(Object modeling scripts)
## start

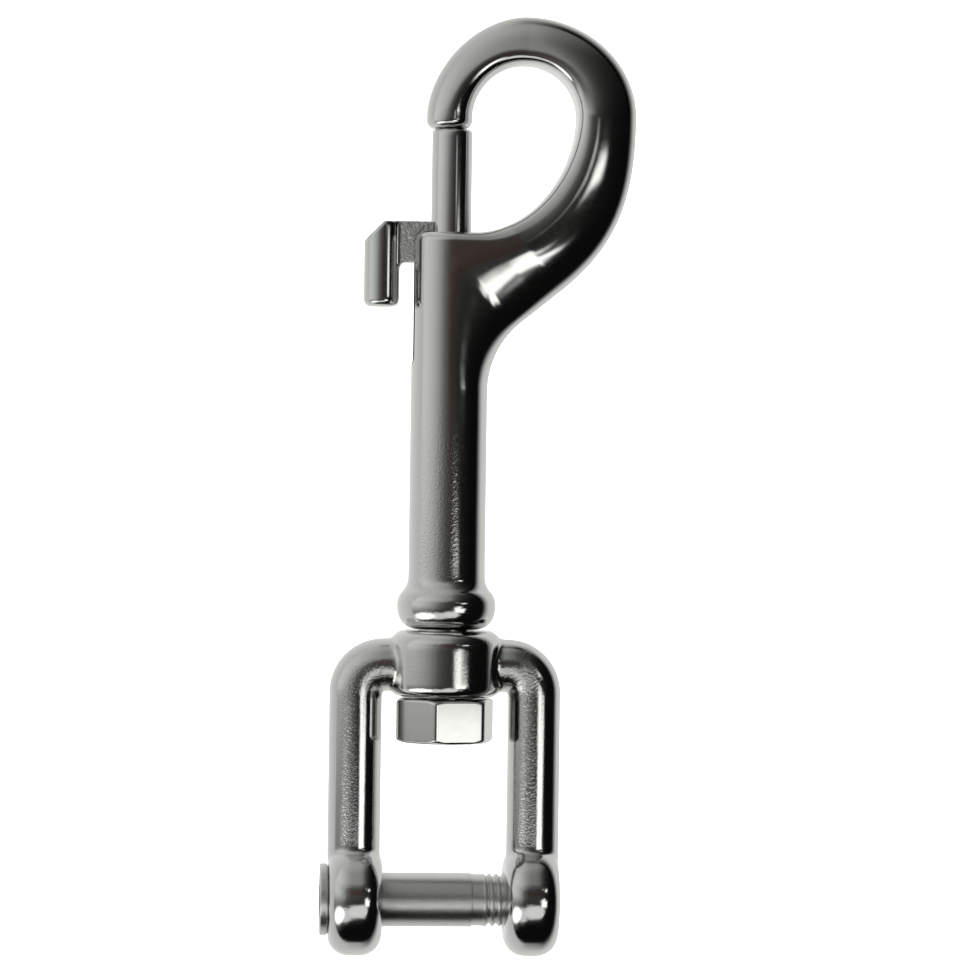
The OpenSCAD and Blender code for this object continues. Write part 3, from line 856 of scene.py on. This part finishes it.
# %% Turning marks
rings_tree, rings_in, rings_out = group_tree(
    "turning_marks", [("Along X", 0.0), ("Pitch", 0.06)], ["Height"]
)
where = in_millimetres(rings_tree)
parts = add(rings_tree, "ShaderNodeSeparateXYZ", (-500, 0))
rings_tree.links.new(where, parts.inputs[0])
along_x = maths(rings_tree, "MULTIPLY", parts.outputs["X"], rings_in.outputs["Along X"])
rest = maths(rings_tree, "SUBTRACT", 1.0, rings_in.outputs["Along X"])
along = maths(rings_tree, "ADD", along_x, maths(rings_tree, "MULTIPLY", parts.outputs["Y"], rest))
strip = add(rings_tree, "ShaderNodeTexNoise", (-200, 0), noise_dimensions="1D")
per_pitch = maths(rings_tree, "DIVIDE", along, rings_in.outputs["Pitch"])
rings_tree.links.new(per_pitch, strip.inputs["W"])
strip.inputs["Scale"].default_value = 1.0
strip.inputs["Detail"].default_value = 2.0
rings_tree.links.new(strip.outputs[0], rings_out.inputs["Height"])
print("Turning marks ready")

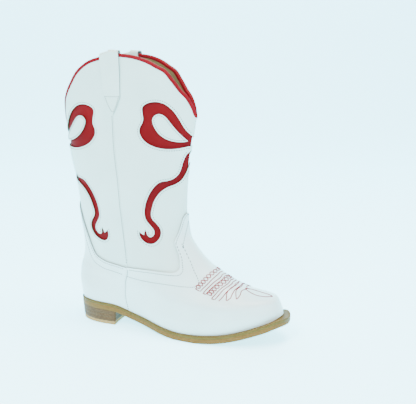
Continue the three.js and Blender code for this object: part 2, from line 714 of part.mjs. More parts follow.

## end

(Problem description): Return all of the data word for word.

(Solution):
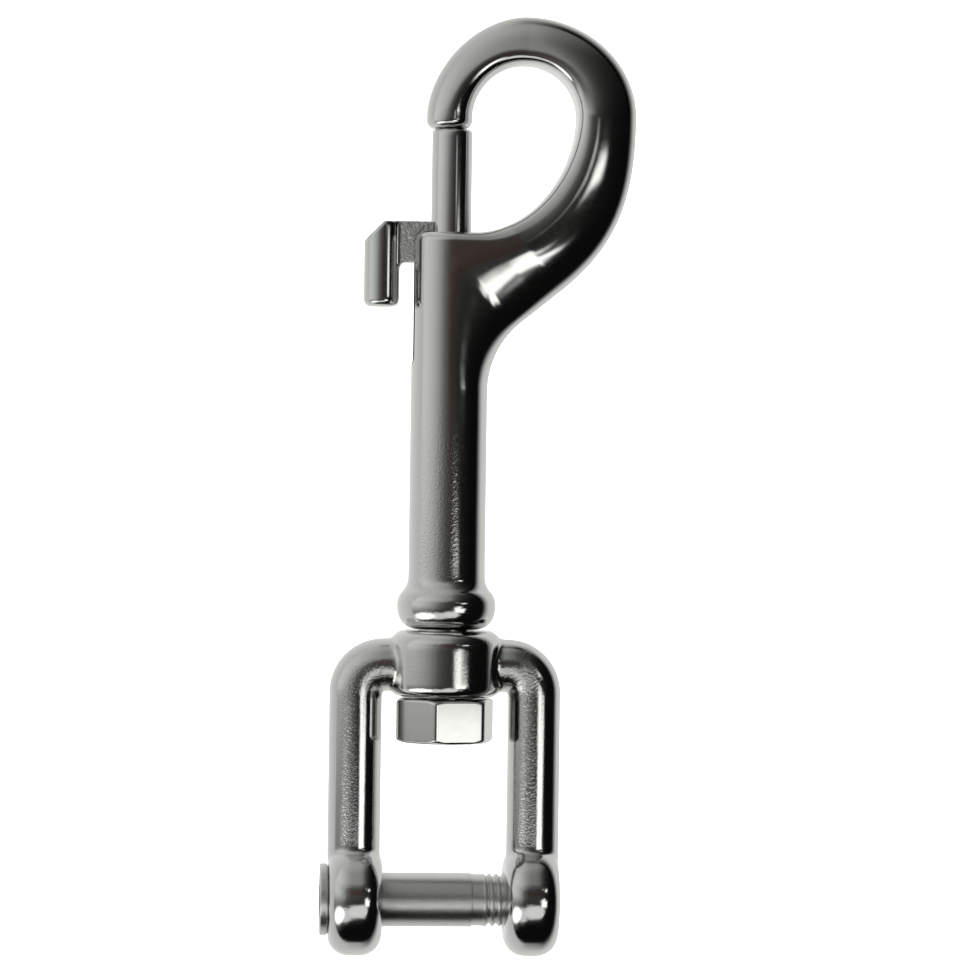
The OpenSCAD and Blender code for this object continues. Write part 3, from line 856 of scene.py on. This part finishes it.
# %% Turning marks
rings_tree, rings_in, rings_out = group_tree(
    "turning_marks", [("Along X", 0.0), ("Pitch", 0.06)], ["Height"]
)
where = in_millimetres(rings_tree)
parts = add(rings_tree, "ShaderNodeSeparateXYZ", (-500, 0))
rings_tree.links.new(where, parts.inputs[0])
along_x = maths(rings_tree, "MULTIPLY", parts.outputs["X"], rings_in.outputs["Along X"])
rest = maths(rings_tree, "SUBTRACT", 1.0, rings_in.outputs["Along X"])
along = maths(rings_tree, "ADD", along_x, maths(rings_tree, "MULTIPLY", parts.outputs["Y"], rest))
strip = add(rings_tree, "ShaderNodeTexNoise", (-200, 0), noise_dimensions="1D")
per_pitch = maths(rings_tree, "DIVIDE", along, rings_in.outputs["Pitch"])
rings_tree.links.new(per_pitch, strip.inputs["W"])
strip.inputs["Scale"].default_value = 1.0
strip.inputs["Detail"].default_value = 2.0
rings_tree.links.new(strip.outputs[0], rings_out.inputs["Height"])
print("Turning marks ready")

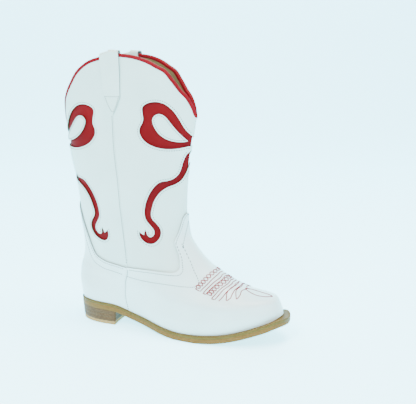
Continue the three.js and Blender code for this object: part 2, from line 714 of part.mjs. More parts follow.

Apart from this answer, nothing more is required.